## PROBLEM STATEMENT:
Write the material out again exactly.

## GIVEN DATA:
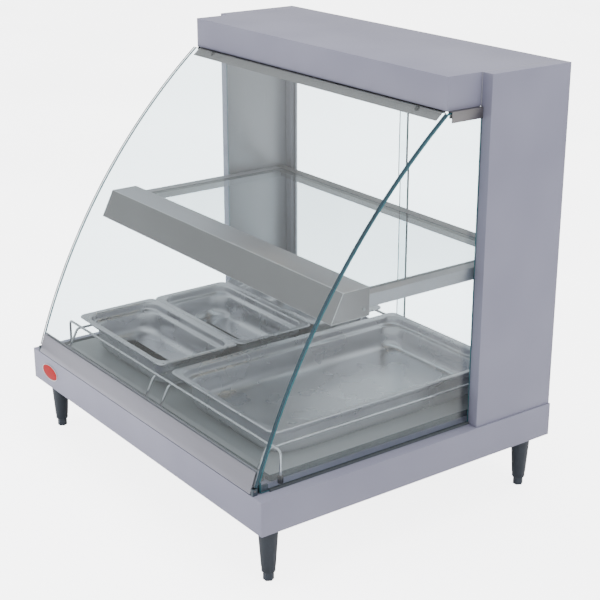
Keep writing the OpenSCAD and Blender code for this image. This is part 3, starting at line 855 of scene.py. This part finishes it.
def pale_floor():
    material, shader = new_material("studio_floor", Roughness=0.8)
    tone = shade(material, grain(material, 900, 1), "#F2F2F3", "#F7F7F8")
    link(material, tone, shader, "Base Color")
    link(material, tone, shader, "Emission Color")
    link(material, seen_light(material, 0.0, 5.0), shader, "Emission Strength")
    return material


floor_reach = 12
floor_bm = bmesh.new()
bmesh.ops.create_grid(floor_bm, x_segments=1, y_segments=1, size=floor_reach)
floor = bpy.data.objects.new("floor", mesh_from(floor_bm, "floor", False))
floor.data.materials.append(pale_floor())
bpy.context.scene.collection.objects.link(floor)


def soft_lamp(name, place, aim, size, power):
    """A square lamp that lights the case and isn't itself seen in it."""
    data = bpy.data.lights.new(name, "AREA")
    data.size = size
    data.energy = power
    lamp = bpy.data.objects.new(name, data)
    lamp.location = place
    lamp.rotation_euler = (Vector(aim) - Vector(place)).to_track_quat("-Z", "Y").to_euler()
    lamp.visible_glossy = False
    lamp.visible_transmission = False
    bpy.context.scene.collection.objects.link(lamp)


case_middle = (0, 0, 0.4)
soft_lamp("key_lamp", (-0.8, -1.5, 0.2), (0, -0.33, 0.1), 1.1, 24)
soft_lamp("top_lamp", (0.2, 0.3, 3.2), case_middle, 2.6, 55)
soft_lamp("side_lamp", (2.4, 0.1, 1.5), (0.41, 0.1, 0.7), 1.3, 16)

world = bpy.data.worlds.new("studio")
world.use_nodes = True
sky = add_node(world, "ShaderNodeTexCoord").outputs["Generated"]
height = add_node(world, "ShaderNodeSeparateXYZ", Vector=sky).outputs["Z"]
lit = add_node(world, "ShaderNodeMapRange", Value=height, From_Min=-0.2, From_Max=0.8,
               To_Min=0.5, To_Max=1.2).outputs["Result"]
lift = seen_light(world, 1.0, 9.0)
total = add_node(world, "ShaderNodeMath", {"operation": "MULTIPLY"}, in0=lit, in1=lift).outputs[0]
backdrop = world.node_tree.nodes["Background"]
backdrop.inputs["Color"].default_value = colour("#FFFFFF")
world.node_tree.links.new(total, backdrop.inputs["Strength"])
bpy.context.scene.world = world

## WORKED SOLUTION:
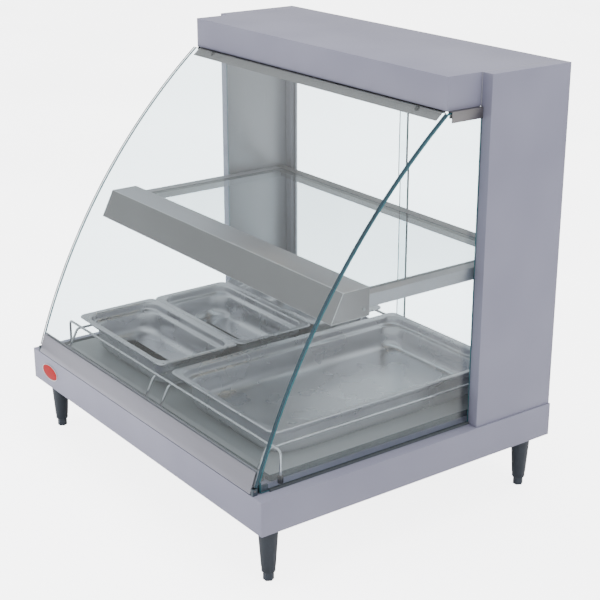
Keep writing the OpenSCAD and Blender code for this image. This is part 3, starting at line 855 of scene.py. This part finishes it.
def pale_floor():
    material, shader = new_material("studio_floor", Roughness=0.8)
    tone = shade(material, grain(material, 900, 1), "#F2F2F3", "#F7F7F8")
    link(material, tone, shader, "Base Color")
    link(material, tone, shader, "Emission Color")
    link(material, seen_light(material, 0.0, 5.0), shader, "Emission Strength")
    return material


floor_reach = 12
floor_bm = bmesh.new()
bmesh.ops.create_grid(floor_bm, x_segments=1, y_segments=1, size=floor_reach)
floor = bpy.data.objects.new("floor", mesh_from(floor_bm, "floor", False))
floor.data.materials.append(pale_floor())
bpy.context.scene.collection.objects.link(floor)


def soft_lamp(name, place, aim, size, power):
    """A square lamp that lights the case and isn't itself seen in it."""
    data = bpy.data.lights.new(name, "AREA")
    data.size = size
    data.energy = power
    lamp = bpy.data.objects.new(name, data)
    lamp.location = place
    lamp.rotation_euler = (Vector(aim) - Vector(place)).to_track_quat("-Z", "Y").to_euler()
    lamp.visible_glossy = False
    lamp.visible_transmission = False
    bpy.context.scene.collection.objects.link(lamp)


case_middle = (0, 0, 0.4)
soft_lamp("key_lamp", (-0.8, -1.5, 0.2), (0, -0.33, 0.1), 1.1, 24)
soft_lamp("top_lamp", (0.2, 0.3, 3.2), case_middle, 2.6, 55)
soft_lamp("side_lamp", (2.4, 0.1, 1.5), (0.41, 0.1, 0.7), 1.3, 16)

world = bpy.data.worlds.new("studio")
world.use_nodes = True
sky = add_node(world, "ShaderNodeTexCoord").outputs["Generated"]
height = add_node(world, "ShaderNodeSeparateXYZ", Vector=sky).outputs["Z"]
lit = add_node(world, "ShaderNodeMapRange", Value=height, From_Min=-0.2, From_Max=0.8,
               To_Min=0.5, To_Max=1.2).outputs["Result"]
lift = seen_light(world, 1.0, 9.0)
total = add_node(world, "ShaderNodeMath", {"operation": "MULTIPLY"}, in0=lit, in1=lift).outputs[0]
backdrop = world.node_tree.nodes["Background"]
backdrop.inputs["Color"].default_value = colour("#FFFFFF")
world.node_tree.links.new(total, backdrop.inputs["Strength"])
bpy.context.scene.world = world